- Aim of the exercise
Set down the whole listing verbatim.

※

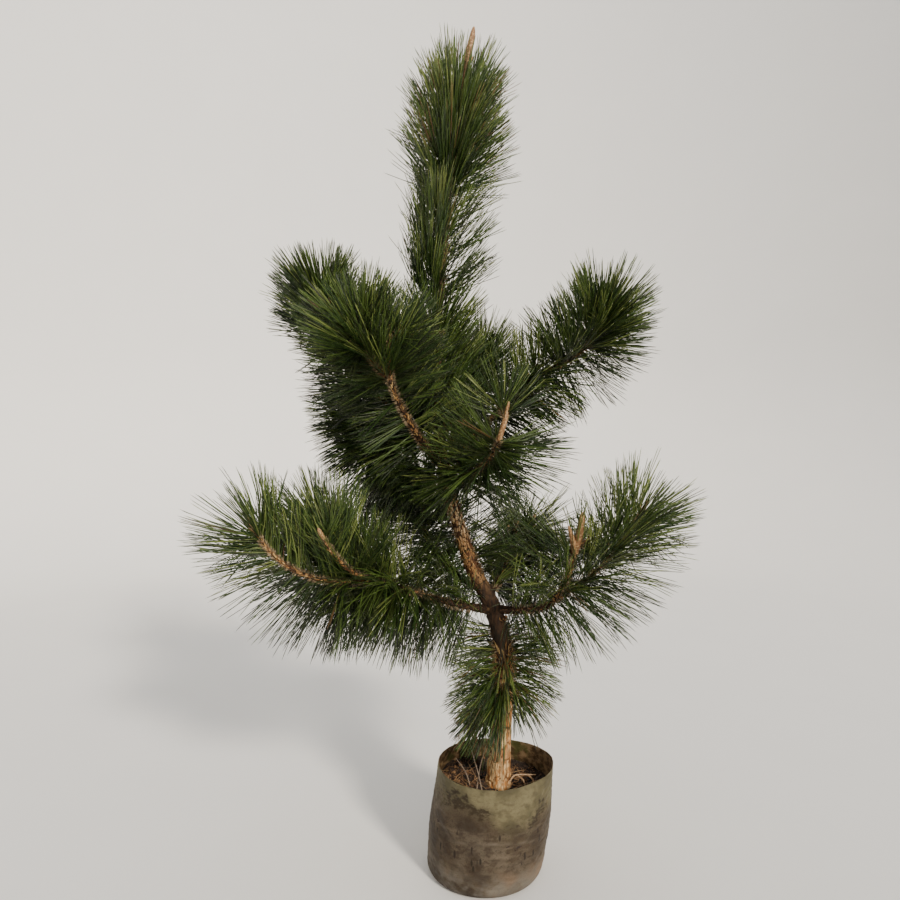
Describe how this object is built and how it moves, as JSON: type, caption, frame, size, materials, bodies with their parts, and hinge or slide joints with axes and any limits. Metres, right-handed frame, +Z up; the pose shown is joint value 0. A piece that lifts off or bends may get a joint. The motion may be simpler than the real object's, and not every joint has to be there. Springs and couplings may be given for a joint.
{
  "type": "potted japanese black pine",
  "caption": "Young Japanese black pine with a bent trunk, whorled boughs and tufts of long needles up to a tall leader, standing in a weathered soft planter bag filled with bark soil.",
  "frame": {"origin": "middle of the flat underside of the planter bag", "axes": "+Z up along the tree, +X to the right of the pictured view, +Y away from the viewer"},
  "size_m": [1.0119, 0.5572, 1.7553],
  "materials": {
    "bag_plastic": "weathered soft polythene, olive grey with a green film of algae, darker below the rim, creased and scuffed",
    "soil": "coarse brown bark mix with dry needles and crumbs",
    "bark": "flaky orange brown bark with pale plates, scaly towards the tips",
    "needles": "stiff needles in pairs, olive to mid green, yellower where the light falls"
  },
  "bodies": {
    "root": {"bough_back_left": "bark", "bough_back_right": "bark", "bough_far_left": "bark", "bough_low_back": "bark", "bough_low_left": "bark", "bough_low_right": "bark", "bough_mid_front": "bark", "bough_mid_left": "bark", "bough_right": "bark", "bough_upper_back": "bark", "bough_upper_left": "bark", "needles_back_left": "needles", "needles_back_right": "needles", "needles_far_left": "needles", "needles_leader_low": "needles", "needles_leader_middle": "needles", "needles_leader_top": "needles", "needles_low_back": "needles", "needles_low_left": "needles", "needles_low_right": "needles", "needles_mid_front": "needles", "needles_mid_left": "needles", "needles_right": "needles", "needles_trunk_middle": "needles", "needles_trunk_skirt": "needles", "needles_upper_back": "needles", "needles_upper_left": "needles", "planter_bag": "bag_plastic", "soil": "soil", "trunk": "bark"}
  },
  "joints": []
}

※

- Final answer
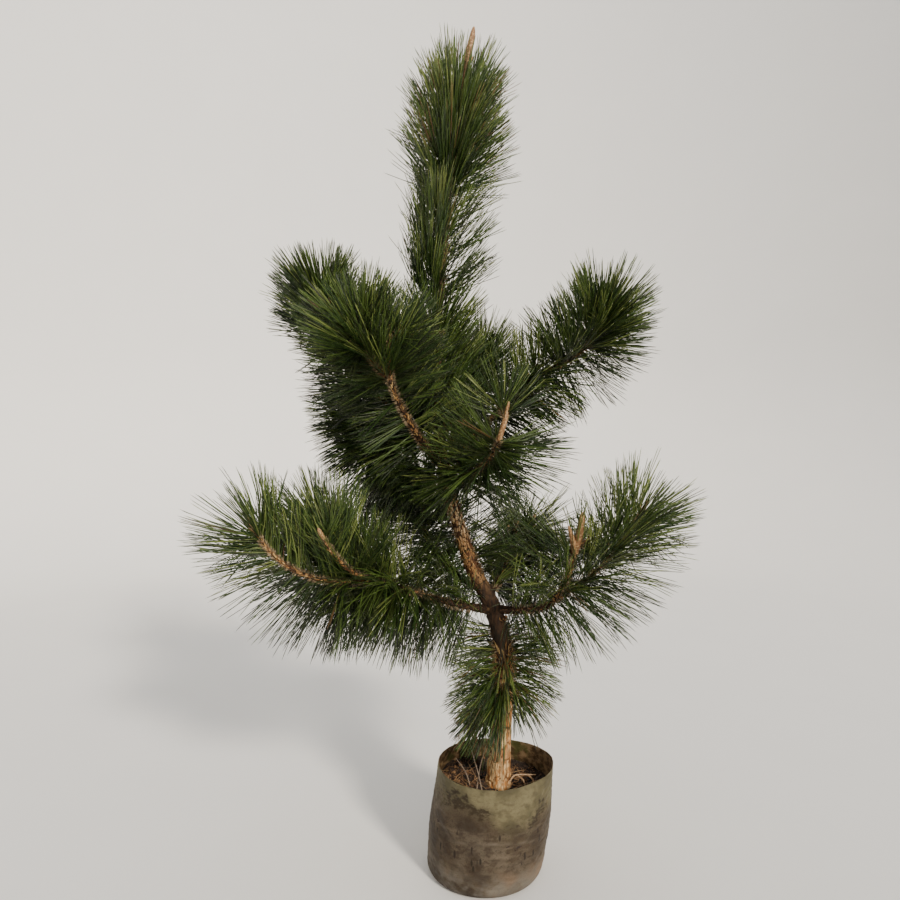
Describe how this object is built and how it moves, as JSON: type, caption, frame, size, materials, bodies with their parts, and hinge or slide joints with axes and any limits. Metres, right-handed frame, +Z up; the pose shown is joint value 0. A piece that lifts off or bends may get a joint. The motion may be simpler than the real object's, and not every joint has to be there. Springs and couplings may be given for a joint.
{
  "type": "potted japanese black pine",
  "caption": "Young Japanese black pine with a bent trunk, whorled boughs and tufts of long needles up to a tall leader, standing in a weathered soft planter bag filled with bark soil.",
  "frame": {"origin": "middle of the flat underside of the planter bag", "axes": "+Z up along the tree, +X to the right of the pictured view, +Y away from the viewer"},
  "size_m": [1.0119, 0.5572, 1.7553],
  "materials": {
    "bag_plastic": "weathered soft polythene, olive grey with a green film of algae, darker below the rim, creased and scuffed",
    "soil": "coarse brown bark mix with dry needles and crumbs",
    "bark": "flaky orange brown bark with pale plates, scaly towards the tips",
    "needles": "stiff needles in pairs, olive to mid green, yellower where the light falls"
  },
  "bodies": {
    "root": {"bough_back_left": "bark", "bough_back_right": "bark", "bough_far_left": "bark", "bough_low_back": "bark", "bough_low_left": "bark", "bough_low_right": "bark", "bough_mid_front": "bark", "bough_mid_left": "bark", "bough_right": "bark", "bough_upper_back": "bark", "bough_upper_left": "bark", "needles_back_left": "needles", "needles_back_right": "needles", "needles_far_left": "needles", "needles_leader_low": "needles", "needles_leader_middle": "needles", "needles_leader_top": "needles", "needles_low_back": "needles", "needles_low_left": "needles", "needles_low_right": "needles", "needles_mid_front": "needles", "needles_mid_left": "needles", "needles_right": "needles", "needles_trunk_middle": "needles", "needles_trunk_skirt": "needles", "needles_upper_back": "needles", "needles_upper_left": "needles", "planter_bag": "bag_plastic", "soil": "soil", "trunk": "bark"}
  },
  "joints": []
}